Rows from an object dataset:
════════════════
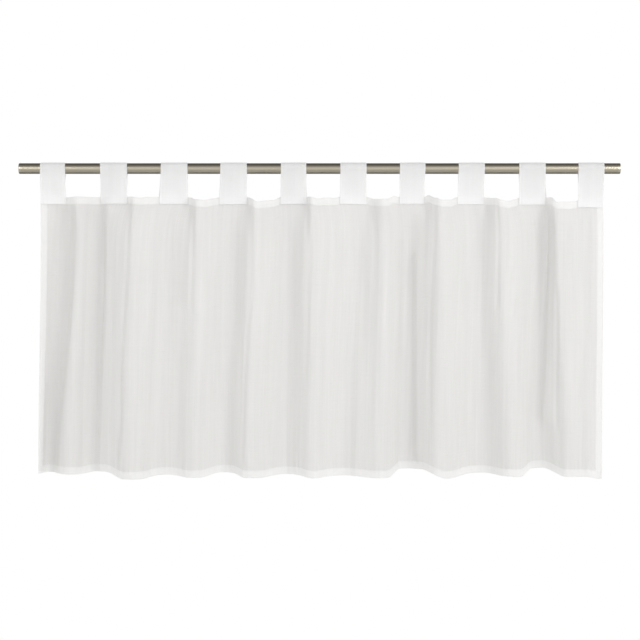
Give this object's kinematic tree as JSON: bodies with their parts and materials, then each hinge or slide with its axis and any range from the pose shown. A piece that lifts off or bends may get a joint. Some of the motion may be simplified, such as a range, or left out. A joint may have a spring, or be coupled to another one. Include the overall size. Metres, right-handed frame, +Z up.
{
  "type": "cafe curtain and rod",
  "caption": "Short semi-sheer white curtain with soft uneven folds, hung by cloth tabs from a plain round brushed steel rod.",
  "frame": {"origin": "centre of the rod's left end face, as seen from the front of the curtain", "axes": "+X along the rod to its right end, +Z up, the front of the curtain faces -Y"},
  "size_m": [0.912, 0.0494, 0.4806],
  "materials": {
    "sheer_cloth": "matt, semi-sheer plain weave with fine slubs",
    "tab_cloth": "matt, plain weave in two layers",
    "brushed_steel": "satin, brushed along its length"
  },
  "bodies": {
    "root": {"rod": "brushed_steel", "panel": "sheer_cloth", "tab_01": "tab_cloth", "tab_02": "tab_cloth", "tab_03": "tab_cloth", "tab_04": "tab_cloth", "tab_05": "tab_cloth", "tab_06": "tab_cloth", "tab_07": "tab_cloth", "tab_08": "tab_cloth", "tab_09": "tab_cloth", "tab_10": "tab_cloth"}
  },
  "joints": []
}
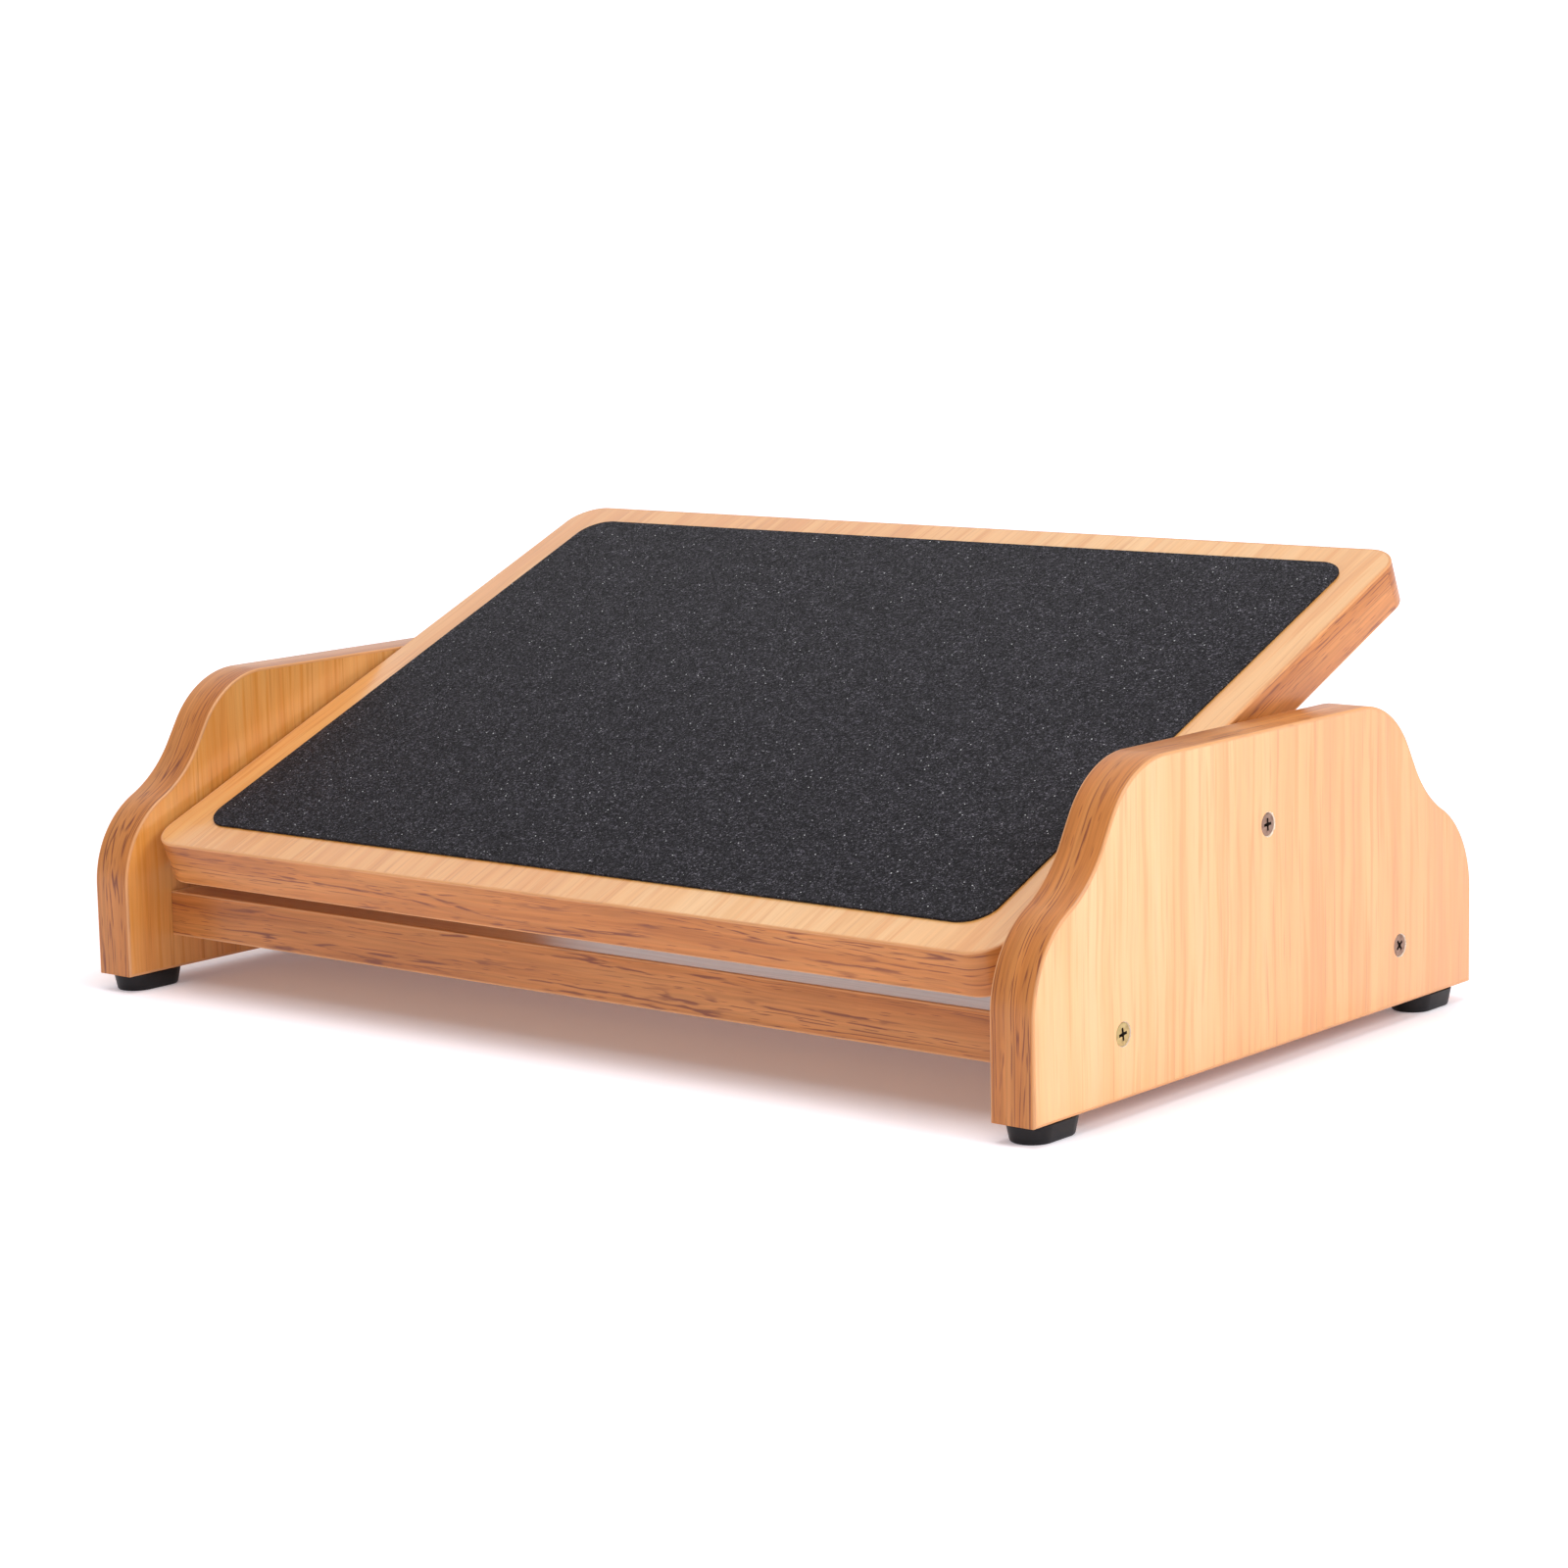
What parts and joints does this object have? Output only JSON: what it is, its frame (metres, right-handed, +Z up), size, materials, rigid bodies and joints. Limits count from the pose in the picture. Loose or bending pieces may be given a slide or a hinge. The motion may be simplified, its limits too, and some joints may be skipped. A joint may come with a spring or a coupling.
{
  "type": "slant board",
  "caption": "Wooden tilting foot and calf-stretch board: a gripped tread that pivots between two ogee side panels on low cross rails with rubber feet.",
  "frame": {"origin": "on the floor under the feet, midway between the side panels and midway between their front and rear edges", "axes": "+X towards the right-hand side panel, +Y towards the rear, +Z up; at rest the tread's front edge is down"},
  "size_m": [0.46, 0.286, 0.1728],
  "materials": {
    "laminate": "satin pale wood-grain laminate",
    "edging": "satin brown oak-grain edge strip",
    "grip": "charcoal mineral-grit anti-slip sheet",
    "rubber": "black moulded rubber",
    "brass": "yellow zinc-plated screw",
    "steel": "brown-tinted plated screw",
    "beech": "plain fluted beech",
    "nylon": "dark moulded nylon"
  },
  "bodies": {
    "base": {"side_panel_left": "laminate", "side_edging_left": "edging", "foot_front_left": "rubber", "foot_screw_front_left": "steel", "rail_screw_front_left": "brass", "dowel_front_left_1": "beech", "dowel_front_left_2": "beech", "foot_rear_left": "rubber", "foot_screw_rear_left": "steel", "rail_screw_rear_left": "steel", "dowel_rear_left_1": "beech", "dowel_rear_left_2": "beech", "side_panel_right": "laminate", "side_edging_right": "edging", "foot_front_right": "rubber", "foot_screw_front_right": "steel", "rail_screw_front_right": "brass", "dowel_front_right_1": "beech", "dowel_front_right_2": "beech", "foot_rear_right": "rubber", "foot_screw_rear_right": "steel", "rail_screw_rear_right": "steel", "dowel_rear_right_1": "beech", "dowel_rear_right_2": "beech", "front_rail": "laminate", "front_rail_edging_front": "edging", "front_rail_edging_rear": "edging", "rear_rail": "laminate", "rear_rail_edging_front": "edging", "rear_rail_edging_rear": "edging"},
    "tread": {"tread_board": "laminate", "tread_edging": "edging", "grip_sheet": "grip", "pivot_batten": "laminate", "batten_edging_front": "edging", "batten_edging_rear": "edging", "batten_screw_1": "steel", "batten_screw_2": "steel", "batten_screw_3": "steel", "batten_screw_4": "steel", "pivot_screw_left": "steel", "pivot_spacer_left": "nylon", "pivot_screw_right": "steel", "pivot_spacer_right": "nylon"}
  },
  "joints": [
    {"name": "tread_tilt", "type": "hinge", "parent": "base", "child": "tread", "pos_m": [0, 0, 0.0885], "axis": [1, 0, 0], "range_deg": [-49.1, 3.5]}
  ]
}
════════════════
Lines from the records above that hold "frame" are the ones to list.

◆ SOLVED EXERCISE:
Give this object's kinematic tree as JSON: bodies with their parts and materials, then each hinge or slide with its axis and any range from the pose shown. A piece that lifts off or bends may get a joint. Some of the motion may be simplified, such as a range, or left out. A joint may have a spring, or be coupled to another one. Include the overall size. Metres, right-handed frame, +Z up.
  "frame": {"origin": "centre of the rod's left end face, as seen from the front of the curtain", "axes": "+X along the rod to its right end, +Z up, the front of the curtain faces -Y"},
What parts and joints does this object have? Output only JSON: what it is, its frame (metres, right-handed, +Z up), size, materials, rigid bodies and joints. Limits count from the pose in the picture. Loose or bending pieces may be given a slide or a hinge. The motion may be simplified, its limits too, and some joints may be skipped. A joint may come with a spring or a coupling.
  "frame": {"origin": "on the floor under the feet, midway between the side panels and midway between their front and rear edges", "axes": "+X towards the right-hand side panel, +Y towards the rear, +Z up; at rest the tread's front edge is down"},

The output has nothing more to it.